24th season of the Liga IV, the fourth tier of the Romanian football league

The 1965–66 Regional Championship was the 24th season of the Liga IV, the fourth tier of the Romanian football league system.

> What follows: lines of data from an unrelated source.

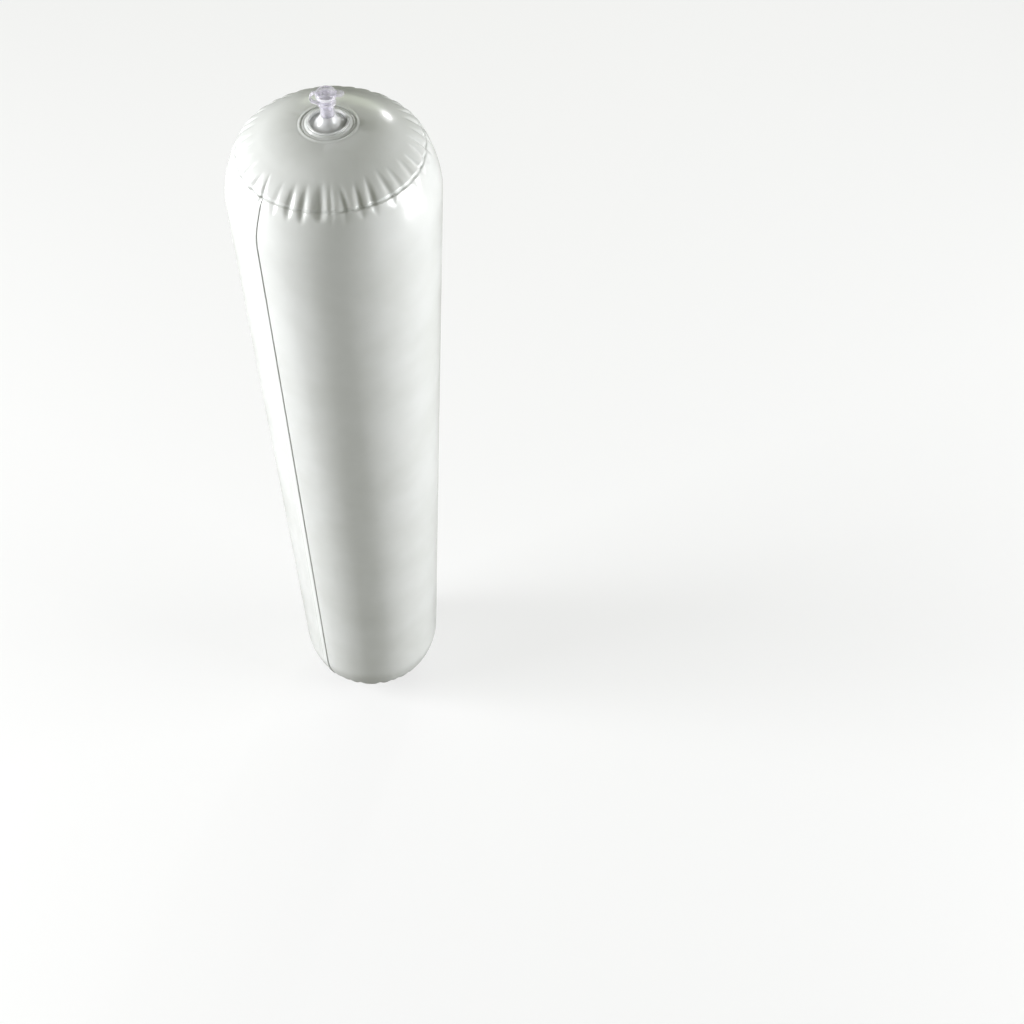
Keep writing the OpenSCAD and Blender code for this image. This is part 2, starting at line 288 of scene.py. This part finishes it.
def puckered(creases, film, s, radius, angles):
    """Height over the smooth film at distances s from its seam: a raised band, cut by rounded valleys that
    narrow to half their width and fade along their runs, with a dip at the seam itself."""
    s, radius = s[:, None, None], np.asarray(radius)[:, None, None]
    away = nearest_turn(angles[None, :, None] - creases["angle"] - creases["slant"] * s / PUCKER_RUN)
    x = away * radius / (creases["width"] * (1 - 0.5 * np.minimum(s / creases[film], 1)))
    valley = creases["depth"][film] * bell(x, 0, 1)
    cut = (valley * fade(s, creases[film])).sum(-1)
    lift = CREST * fade(s[:, :, 0], PUCKER_RUN)
    return lift - cut - EDGE_DIP * bell(s[:, :, 0], 0, EDGE_DIP_W)


def slack(z, angles):
    """Long shallow unevenness of film that air holds: a few waves round the tube that drift along it."""
    z, angles = z[:, None], angles[None, :]
    waves = (
        high * np.sin(n * angles + z * drift + 1.7 * n) * np.cos(z * drift / 3 + n)
        for n, drift, high in SLACK_WAVES
    )
    return MM * sum(waves)


def tube_lift(z, angles):
    """Height of the tube's film over its smooth profile: the puckers of both seams, and between them slackness
    that dies away towards either seam."""
    top = puckered(TOP_CREASES, "tube", TOP_SEAM_Z - z, tube_r(z), angles)
    bottom = puckered(BOTTOM_CREASES, "tube", z - BOTTOM_SEAM_Z, tube_r(z), angles)
    ends = fade(TOP_SEAM_Z - z, SLACK_FADE) + fade(z - BOTTOM_SEAM_Z, SLACK_FADE)
    return top + bottom + slack(z, angles) * (1 - ends)[:, None]


def film_tube():
    """The wrapped tube as a thin closed wall: its outer face, and an inner one a film's thickness below.
    Stations lie closest by the seams."""
    near = 15 * MM
    by_top, by_bottom, shoulder, straight = 0.6 * MM, 0.7 * MM, 1.2 * MM, 9 * MM
    inner_shoulder, inner_straight = 4 * MM, 80 * MM
    outer = steps(
        (TOP_SEAM_Z - BEAD, TOP_SEAM_Z - near, by_top),
        (TOP_SEAM_Z - near, HIGH_Z, shoulder),
        (HIGH_Z, LOW_Z, straight),
        (LOW_Z, BOTTOM_SEAM_Z + near, shoulder),
        (BOTTOM_SEAM_Z + near, BOTTOM_SEAM_Z + BEAD, by_bottom),
    )
    inner = steps(
        (BOTTOM_SEAM_Z + BEAD, LOW_Z, inner_shoulder),
        (LOW_Z, HIGH_Z, inner_straight),
        (HIGH_Z, TOP_SEAM_Z - BEAD, inner_shoulder),
    )
    grid = [
        displaced(tube_profile(z), tube_lift(z, ANGLES), ANGLES, below)
        for z, below in ((outer, 0.0), (inner, FILM))
    ]
    return ring_piece("film_tube", np.concatenate(grid))


def pressed_rings(r):
    """Height of the rings that the valve's weld presses into the film: a groove between lips, as bells."""
    return MM * sum(high * bell(r, at * MM, w * MM) for at, w, high in PRESSED_RINGS)


def valve_pull(r, angles):
    """Short radial pulls in the film where it leaves the flange: bells of uneven depth round the circle, within
    a belt."""
    rng = np.random.default_rng(21)
    at = rng.uniform(0, TURN, PULLS)
    away = nearest_turn(angles[None, :, None] - at) * r[:, None, None]
    belt = bell(r, PULL_BELT[0] * MM, PULL_BELT[1] * MM)[:, None]
    return -PULL_DEPTH * MM * (bell(away, 0, PULL_W * MM) * rng.uniform(0.3, 1, PULLS)).sum(-1) * belt


def dome_film():
    """The top disc from the valve's rim to the seam, with its inner face a film's thickness below."""

    def sheet(r, below):
        """One face of the disc: its profile lifted by the creases, pressed rings and pulls."""
        profile = disc_profile(r, TOP_SEAM_R, TOP_SEAM_Z, TOP_BULGE, FLAT_R)
        creased = puckered(TOP_CREASES, "disc", TOP_SEAM_R - r, r, ANGLES)
        return displaced(profile, creased + pressed_rings(r)[:, None] + valve_pull(r, ANGLES), ANGLES, below)

    hole, plain, creased_from, edge = (RIM_R + HOLE_GAP) * MM, 20 * MM, 34 * MM, TOP_SEAM_R - BEAD
    inner_bend = 30 * MM
    outer = steps((hole, plain, 0.3 * MM), (plain, creased_from, 1.4 * MM), (creased_from, edge, 0.6 * MM))
    inner = steps((edge, inner_bend, 3 * MM), (inner_bend, hole, 6 * MM))
    return ring_piece("dome_film", np.concatenate([sheet(outer, 0.0), sheet(inner, FILM)]))


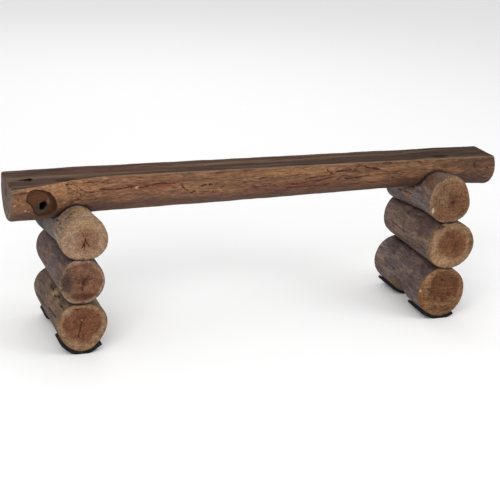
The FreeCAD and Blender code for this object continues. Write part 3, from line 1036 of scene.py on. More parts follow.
@dataclass
class LegLog(WoodenPiece):
    """A leg log: a barrel along Y with two sawn ends, bedded under the log that lies on it."""
    shape: LogShape
    side_finish: PeeledWood
    end_finish: EndGrain
    arris: float = 0.0032
    around: int = 208
    along: int = 150
    cap_rings: int = 26
    pattern_shift: float = 3.7
    check_shake: float = 0.0006
    pith: tuple[float, float] = (0.0, 0.0)
    end_checks: tuple[Path, ...] = ()
    side_checks: tuple[Path, ...] = ()
    seed: int = 1
    above: "LegLog | None" = None
    arch: Arch | None = None
    counterbores: tuple[Counterbore, ...] = ()

    slot = "log_wood"
    look = {
        "Lump Depth": 0.0030, "Lump Scale": 26.0, "Ridge Depth": 0.0013, "Ridge Scale": 150.0,
        "Ridge Stretch": Grain.Y.value, "Level": 0.60, "Check Width": 0.0023, "Check Depth": 0.0045}

    def __post_init__(self) -> None:
        """Reads the node's box and works out the section's radius and the place of its heart."""
        shape = self.shape
        self.node = shape.node
        self.finishes = (self.side_finish, self.end_finish)
        low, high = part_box(self.node)
        self.front, self.back = low.y, high.y
        turns = np.linspace(0, math.tau, 721)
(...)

The champions of Regional Championships play against each other in the playoffs to earn promotion to Divizia C.

== Regional championships ==

- Argeș (AG)
- Bacău (BC)
- Banat (BA)
- Brașov (BV)
- Bucharest Municipality (B)

- Bucharest Region (B)
- Cluj (CJ)
- Crișana (CR)
- Dobrogea (DO)

- Galați (GL)
- Hunedoara (HD)
- Iași (IS)
- Maramureș (MM)

- Mureș (MS)
- Oltenia (OT)
- Ploiești (PL)
- Suceava (SV)

== Promotion play-off ==
- Preliminary round
The matches were played on 26 June and 3 July 1966.

| Team 1 | Series | Team 2 | Game 1 | Game 2 | Game 3 |
|---|---|---|---|---|---|
| ASA Sibiu (BV) | 3–1 | (B) Dinamo Obor București | 2–0 | 1–1 |  |

- Play-off round
The matches were played on 10, 17 and 21 July 1966.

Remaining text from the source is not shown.